Man and Question Mark
GC2019 reconvenes shortly. After yesterday’s deep disappointment, when the delegates voted to become the church of closed minds, closed hearts, closed doors, when the traditionalists celebrated their victory, when some teen, confused over sexuality and rejected by the church and very possibly by church-taught family, probably committed suicide, I wept.
After what I called “a date with the bartender” at my hotel, I went to my room, spoke at length to my husband who reminded me that I had predicted this, and then, miraculously, fell into a sound sleep.
I also know that even as I got to enjoy the luxury of some restorative sleep that many were meeting and looking for options to that the UMC won’t be known as the church that seeks the death of the GLBTQI community. Because if what happened yesterday is affirmed today in the Plenary Session, that will be our necessary moniker.
I admit I’ve left most hope of objectivity behind. How did I get so passionate about this? As I ponder this, I do know that I had my years of saying, “But the Bible says . . . ” and thus, with the traditionalists here, routinely relegated the gays and lesbians of my acquaintance to “less than” status.

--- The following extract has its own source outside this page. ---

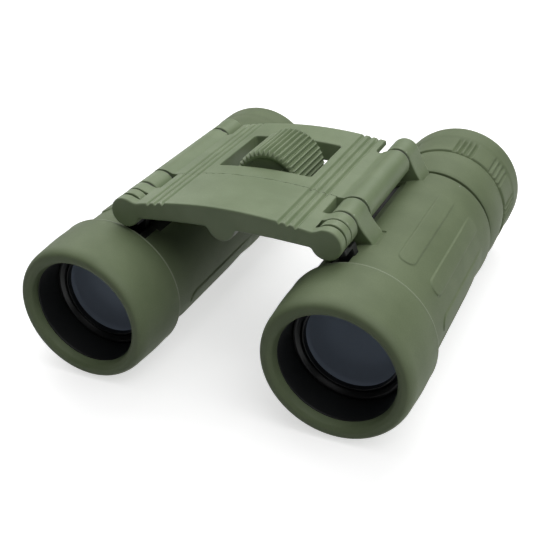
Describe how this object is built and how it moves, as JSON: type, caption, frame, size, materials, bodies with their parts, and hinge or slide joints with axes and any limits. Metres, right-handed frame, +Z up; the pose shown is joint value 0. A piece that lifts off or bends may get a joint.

And then, things changed. During part of those very conservative years, I also served in a staff/faculty position at one of those very, very conservative seminaries.
Somehow, word got around in the gay community that I was “safe” and people could talk with me. And so they came; they talked; they opened their hearts and their heartbreaks to me; they shared their passion for the Gospel; they revealed their fears of what would happen to them if the truth about them was also revealed.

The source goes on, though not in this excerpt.